> [Exercise description]
Show, in full, each line of the data that contains "pose".

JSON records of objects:
★ ★ ★ ★

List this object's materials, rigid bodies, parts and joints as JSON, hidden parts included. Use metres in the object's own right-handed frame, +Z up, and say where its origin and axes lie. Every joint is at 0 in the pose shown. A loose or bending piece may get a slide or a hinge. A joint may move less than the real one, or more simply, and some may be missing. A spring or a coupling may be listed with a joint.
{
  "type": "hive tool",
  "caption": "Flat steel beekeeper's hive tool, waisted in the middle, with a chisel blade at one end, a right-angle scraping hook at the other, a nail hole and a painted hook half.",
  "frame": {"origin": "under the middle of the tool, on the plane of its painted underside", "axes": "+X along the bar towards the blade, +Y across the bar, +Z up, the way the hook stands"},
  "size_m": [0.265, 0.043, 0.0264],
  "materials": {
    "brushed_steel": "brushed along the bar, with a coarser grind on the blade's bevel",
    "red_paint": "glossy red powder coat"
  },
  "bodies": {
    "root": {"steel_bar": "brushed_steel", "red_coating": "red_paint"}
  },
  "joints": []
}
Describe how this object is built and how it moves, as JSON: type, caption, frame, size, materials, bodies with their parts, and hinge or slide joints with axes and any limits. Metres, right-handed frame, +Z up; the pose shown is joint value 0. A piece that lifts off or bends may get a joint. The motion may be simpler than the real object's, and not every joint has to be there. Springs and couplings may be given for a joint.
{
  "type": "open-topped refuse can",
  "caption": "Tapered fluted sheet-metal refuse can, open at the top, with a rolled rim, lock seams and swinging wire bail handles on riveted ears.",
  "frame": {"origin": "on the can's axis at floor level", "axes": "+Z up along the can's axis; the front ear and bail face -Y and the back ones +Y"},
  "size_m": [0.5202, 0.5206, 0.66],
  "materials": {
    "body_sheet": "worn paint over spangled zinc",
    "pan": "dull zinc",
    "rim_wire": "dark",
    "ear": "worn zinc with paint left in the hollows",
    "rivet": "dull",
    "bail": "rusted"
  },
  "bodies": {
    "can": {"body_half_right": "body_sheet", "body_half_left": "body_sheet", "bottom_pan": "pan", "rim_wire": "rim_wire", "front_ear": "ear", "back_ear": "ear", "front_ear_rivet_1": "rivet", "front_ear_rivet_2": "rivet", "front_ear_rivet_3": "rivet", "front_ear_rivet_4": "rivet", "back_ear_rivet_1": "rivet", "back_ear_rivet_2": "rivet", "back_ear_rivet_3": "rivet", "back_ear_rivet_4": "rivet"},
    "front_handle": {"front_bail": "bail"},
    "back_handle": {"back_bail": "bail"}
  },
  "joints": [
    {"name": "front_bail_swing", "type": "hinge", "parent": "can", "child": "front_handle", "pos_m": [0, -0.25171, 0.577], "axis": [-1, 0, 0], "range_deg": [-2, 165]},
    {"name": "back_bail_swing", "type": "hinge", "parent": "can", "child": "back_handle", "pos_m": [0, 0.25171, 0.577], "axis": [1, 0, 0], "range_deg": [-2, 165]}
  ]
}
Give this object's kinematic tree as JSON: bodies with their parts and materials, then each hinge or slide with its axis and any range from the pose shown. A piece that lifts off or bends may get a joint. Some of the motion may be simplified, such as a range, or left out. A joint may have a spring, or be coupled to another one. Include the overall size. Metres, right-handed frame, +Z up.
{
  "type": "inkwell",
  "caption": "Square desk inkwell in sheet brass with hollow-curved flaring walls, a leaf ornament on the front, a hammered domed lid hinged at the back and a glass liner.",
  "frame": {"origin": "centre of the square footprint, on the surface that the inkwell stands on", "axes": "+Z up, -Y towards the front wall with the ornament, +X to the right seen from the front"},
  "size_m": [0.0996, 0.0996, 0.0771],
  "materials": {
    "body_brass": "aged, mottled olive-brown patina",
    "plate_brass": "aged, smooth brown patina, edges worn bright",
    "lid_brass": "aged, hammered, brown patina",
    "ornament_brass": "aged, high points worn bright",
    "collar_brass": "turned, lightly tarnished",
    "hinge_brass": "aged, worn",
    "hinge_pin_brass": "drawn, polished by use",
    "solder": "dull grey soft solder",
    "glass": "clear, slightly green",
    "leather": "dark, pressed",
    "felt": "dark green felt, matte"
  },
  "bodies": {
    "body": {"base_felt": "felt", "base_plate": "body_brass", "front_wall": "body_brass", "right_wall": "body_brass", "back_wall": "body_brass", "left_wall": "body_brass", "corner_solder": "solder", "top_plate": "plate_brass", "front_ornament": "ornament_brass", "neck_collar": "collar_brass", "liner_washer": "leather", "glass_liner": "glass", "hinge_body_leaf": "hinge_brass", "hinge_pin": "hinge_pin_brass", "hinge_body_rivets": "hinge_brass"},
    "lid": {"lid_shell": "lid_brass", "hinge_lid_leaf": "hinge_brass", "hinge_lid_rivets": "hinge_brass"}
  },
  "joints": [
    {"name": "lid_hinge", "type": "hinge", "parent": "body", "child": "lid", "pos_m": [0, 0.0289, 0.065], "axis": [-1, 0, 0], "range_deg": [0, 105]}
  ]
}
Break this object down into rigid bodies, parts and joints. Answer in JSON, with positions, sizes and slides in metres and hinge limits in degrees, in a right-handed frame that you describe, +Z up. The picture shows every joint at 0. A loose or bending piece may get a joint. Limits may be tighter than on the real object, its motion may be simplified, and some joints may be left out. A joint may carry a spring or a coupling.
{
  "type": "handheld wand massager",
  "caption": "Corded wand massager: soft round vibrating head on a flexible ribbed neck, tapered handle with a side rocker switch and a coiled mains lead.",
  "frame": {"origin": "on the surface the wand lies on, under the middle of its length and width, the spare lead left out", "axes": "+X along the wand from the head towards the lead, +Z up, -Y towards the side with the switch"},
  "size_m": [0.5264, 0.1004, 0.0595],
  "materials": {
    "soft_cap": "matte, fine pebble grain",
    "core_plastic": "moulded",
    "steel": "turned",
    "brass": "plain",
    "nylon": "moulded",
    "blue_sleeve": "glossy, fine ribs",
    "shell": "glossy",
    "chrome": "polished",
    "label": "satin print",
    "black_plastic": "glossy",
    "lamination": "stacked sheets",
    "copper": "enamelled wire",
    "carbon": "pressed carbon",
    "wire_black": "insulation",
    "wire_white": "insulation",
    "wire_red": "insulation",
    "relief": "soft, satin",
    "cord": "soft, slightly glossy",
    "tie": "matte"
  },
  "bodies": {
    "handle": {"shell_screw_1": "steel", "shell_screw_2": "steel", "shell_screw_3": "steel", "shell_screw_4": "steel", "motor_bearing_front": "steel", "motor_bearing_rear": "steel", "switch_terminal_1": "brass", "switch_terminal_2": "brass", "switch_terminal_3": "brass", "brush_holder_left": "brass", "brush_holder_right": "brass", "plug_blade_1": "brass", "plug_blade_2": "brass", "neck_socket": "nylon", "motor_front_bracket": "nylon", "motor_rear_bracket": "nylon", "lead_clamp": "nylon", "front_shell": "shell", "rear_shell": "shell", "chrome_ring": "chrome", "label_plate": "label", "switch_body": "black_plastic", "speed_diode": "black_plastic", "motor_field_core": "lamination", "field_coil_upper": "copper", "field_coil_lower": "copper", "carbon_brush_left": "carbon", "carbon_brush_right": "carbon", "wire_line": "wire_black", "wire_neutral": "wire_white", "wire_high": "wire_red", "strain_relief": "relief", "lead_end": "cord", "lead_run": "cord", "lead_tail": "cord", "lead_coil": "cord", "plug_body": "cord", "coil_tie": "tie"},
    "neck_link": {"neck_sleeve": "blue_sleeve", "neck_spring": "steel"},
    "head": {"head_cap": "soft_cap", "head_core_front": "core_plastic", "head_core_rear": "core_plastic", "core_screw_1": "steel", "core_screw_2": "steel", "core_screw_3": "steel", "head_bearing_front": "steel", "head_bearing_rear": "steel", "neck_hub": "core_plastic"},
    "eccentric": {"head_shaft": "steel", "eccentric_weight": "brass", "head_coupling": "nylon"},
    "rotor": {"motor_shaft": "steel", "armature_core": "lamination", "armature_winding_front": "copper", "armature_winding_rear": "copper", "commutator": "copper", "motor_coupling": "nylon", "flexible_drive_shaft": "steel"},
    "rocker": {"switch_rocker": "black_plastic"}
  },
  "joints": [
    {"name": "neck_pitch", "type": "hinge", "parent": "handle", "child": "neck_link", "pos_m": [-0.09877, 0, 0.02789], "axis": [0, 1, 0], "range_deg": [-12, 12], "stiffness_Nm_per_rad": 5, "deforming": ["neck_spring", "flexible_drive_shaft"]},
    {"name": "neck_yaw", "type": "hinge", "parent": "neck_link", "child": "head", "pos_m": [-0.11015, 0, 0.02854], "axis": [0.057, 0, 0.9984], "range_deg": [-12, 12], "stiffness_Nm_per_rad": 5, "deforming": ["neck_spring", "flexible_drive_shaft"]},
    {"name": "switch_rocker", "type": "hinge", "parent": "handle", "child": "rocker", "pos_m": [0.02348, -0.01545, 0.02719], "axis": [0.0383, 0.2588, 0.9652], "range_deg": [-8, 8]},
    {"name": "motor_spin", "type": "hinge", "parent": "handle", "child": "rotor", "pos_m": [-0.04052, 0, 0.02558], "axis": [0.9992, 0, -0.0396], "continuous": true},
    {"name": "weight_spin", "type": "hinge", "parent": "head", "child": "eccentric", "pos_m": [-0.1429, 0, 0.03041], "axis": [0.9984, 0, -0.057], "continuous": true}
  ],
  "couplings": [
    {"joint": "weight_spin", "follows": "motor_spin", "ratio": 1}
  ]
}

★ ★ ★ ★

> [Solution for this task]
List this object's materials, rigid bodies, parts and joints as JSON, hidden parts included. Use metres in the object's own right-handed frame, +Z up, and say where its origin and axes lie. Every joint is at 0 in the pose shown. A loose or bending piece may get a slide or a hinge. A joint may move less than the real one, or more simply, and some may be missing. A spring or a coupling may be listed with a joint.
Describe how this object is built and how it moves, as JSON: type, caption, frame, size, materials, bodies with their parts, and hinge or slide joints with axes and any limits. Metres, right-handed frame, +Z up; the pose shown is joint value 0. A piece that lifts off or bends may get a joint. The motion may be simpler than the real object's, and not every joint has to be there. Springs and couplings may be given for a joint.
Give this object's kinematic tree as JSON: bodies with their parts and materials, then each hinge or slide with its axis and any range from the pose shown. A piece that lifts off or bends may get a joint. Some of the motion may be simplified, such as a range, or left out. A joint may have a spring, or be coupled to another one. Include the overall size. Metres, right-handed frame, +Z up.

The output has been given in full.